Reconstructing NDVI time series in cloud-prone regions: A fusion-and-fit approach with deep learning residual constraint

The time series data of Normalized Difference Vegetation Index (NDVI) is crucial for monitoring changes in terrestrial vegetation. Existing reconstruction methods encounter challenges in areas prone to clouds, primarily due to inadequate utilization of spatial, temporal, periodic, and multi-sensor information, as well as a lack of physical interpretations. This frequently results in limited model performance or the omission of spatial details when predicting scenarios involving land cover changes.
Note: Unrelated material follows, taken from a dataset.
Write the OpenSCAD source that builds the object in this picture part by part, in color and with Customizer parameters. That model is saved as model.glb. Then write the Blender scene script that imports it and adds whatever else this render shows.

In this study, we propose a novel approach named Residual (Re) Constraints (Co) fusion-and-fit (ReCoff), consisting of two steps: ReCoF fusion (F) and Savitzky-Golay (SG) fit. This approach addresses the challenges of reconstructing 30 m Landsat NDVI time series data in cloudy regions. The fusion-fit process captures land cover changes and maps them from MODIS to Landsat using a deep learning model with residual constraints, while simultaneously integrating multi-dimensional, multi-sensor, and long time-series information. ReCoff offers three distinct advantages. First, the fusion results are more robust to land cover change scenarios and contain richer spatial details (RMSE of 0.091 vs. 0.101, 0.164, and 0.188 for ReCoF vs. STFGAN, FSDAF, and ESTARFM). Second, ReCoff improves the effectiveness of reconstructing dense time-series data (2016–2020, 16-day interval) in cloudy areas, whereas other methods are more susceptible to the impact of prolonged data gaps. ReCoff achieves a correlation coefficient of 0.84 with the MODIS reference series, outperforming SG (0.28), HANTS (0.32), and GF-SG (0.48). Third, with the help of the GEE platform, ReCoff can be applied over large areas (771 km × 634 km) and long-time scales (bimonthly intervals from 2000 to 2020) in cloudy regions. ReCoff demonstrates potential for accurately reconstructing time-series data in cloudy areas.